→ Instructions to follow:
For the material that follows, return exactly the lines from the one with "body_shell();" through the one with "points = [vertex.co", both ends included.

→ Data shown:
========

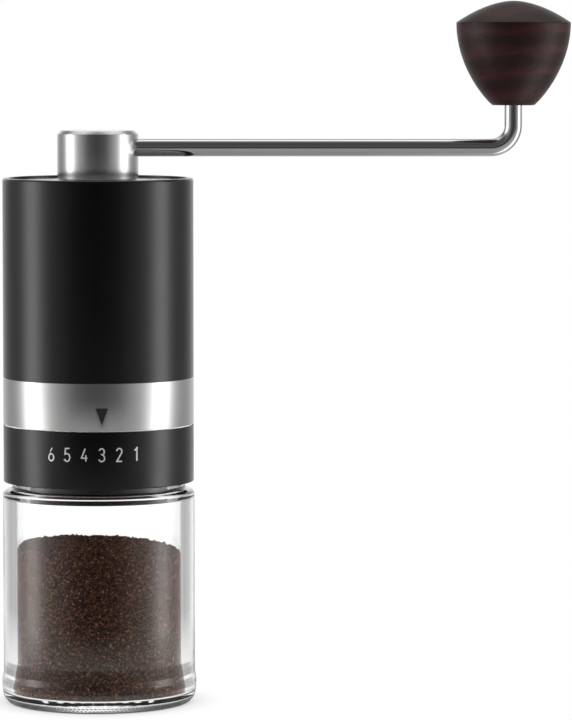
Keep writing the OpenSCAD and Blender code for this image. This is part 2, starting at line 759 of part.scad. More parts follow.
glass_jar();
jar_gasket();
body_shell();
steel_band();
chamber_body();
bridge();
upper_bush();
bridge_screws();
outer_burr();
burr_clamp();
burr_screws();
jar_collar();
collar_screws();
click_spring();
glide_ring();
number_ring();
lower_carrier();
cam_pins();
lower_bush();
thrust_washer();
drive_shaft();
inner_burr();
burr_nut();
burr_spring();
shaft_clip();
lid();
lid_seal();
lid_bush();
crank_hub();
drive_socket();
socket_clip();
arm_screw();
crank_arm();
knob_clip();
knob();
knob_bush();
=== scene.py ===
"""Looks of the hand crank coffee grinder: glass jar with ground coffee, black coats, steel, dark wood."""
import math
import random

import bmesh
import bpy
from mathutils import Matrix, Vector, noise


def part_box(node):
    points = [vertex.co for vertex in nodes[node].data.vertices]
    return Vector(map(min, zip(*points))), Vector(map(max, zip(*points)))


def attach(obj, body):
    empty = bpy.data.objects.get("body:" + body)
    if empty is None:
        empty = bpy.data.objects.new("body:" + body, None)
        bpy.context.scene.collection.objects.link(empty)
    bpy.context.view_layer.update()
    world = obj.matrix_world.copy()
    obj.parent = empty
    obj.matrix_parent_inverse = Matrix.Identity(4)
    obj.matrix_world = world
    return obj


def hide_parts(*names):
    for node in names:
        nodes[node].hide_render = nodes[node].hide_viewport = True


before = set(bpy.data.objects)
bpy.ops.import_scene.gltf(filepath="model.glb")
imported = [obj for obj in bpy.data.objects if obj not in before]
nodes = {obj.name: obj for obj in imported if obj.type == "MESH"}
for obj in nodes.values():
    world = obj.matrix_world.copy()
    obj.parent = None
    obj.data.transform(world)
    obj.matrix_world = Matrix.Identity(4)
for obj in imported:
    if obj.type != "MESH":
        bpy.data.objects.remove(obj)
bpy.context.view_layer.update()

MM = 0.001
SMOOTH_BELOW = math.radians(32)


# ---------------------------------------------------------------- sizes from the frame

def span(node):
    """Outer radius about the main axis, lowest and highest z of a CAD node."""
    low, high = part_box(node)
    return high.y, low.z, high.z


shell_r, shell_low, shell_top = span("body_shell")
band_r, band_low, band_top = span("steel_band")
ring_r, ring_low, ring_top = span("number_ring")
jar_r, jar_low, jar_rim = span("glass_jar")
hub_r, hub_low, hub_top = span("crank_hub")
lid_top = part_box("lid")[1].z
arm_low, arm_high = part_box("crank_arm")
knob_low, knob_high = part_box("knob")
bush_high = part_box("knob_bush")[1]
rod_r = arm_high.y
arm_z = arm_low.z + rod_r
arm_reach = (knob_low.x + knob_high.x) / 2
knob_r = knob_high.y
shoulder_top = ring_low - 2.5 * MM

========

→ Response to the exercise:
body_shell();
steel_band();
chamber_body();
bridge();
upper_bush();
bridge_screws();
outer_burr();
burr_clamp();
burr_screws();
jar_collar();
collar_screws();
click_spring();
glide_ring();
number_ring();
lower_carrier();
cam_pins();
lower_bush();
thrust_washer();
drive_shaft();
inner_burr();
burr_nut();
burr_spring();
shaft_clip();
lid();
lid_seal();
lid_bush();
crank_hub();
drive_socket();
socket_clip();
arm_screw();
crank_arm();
knob_clip();
knob();
knob_bush();
=== scene.py ===
"""Looks of the hand crank coffee grinder: glass jar with ground coffee, black coats, steel, dark wood."""
import math
import random

import bmesh
import bpy
from mathutils import Matrix, Vector, noise


def part_box(node):
    points = [vertex.co for vertex in nodes[node].data.vertices]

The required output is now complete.